The coefficients in front of NO₃⁻(aq) and Mg(s) when the given redox equation is balanced in an acidic solution are 2 and 1, respectively.
To balance the redox equation in an acidic solution, we need to first determine the half-reactions and balance them separately.
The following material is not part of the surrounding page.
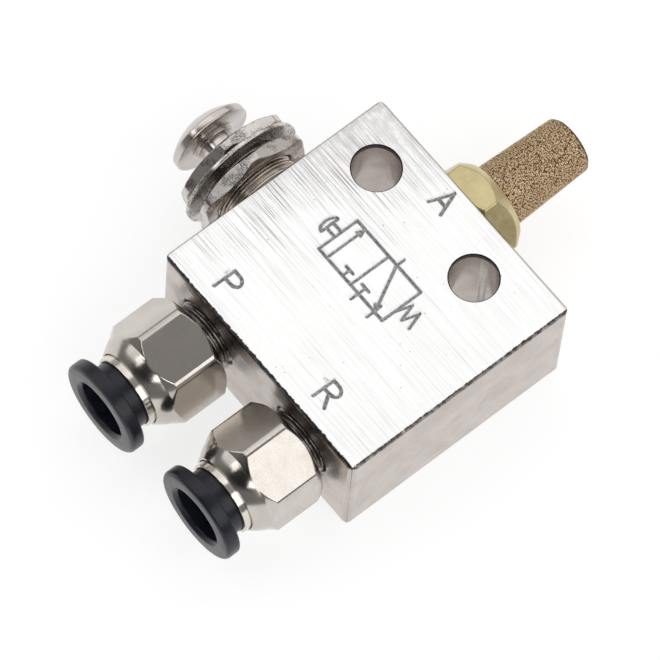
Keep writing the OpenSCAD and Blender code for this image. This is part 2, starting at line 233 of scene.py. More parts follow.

Then, we'll combine the balanced half-reactions.
Oxidation half-reaction (Mg to Mg²⁺):
Mg(s) → Mg²⁺(aq) + 2e-
Reduction half-reaction (NO₃⁻ to NO):
2H⁺(aq) + NO₃⁻(aq) + e- → NO(g) + H₂O(l)
Now, to balance the electrons, we multiply the oxidation half-reaction by 1 and the reduction half-reaction by 2:
Oxidation: Mg(s) → Mg²⁺(aq) + 2e-
Reduction: 4H⁺(aq) + 2NO₃⁻(aq) + 2e- → 2NO(g) + 2H₂O(l)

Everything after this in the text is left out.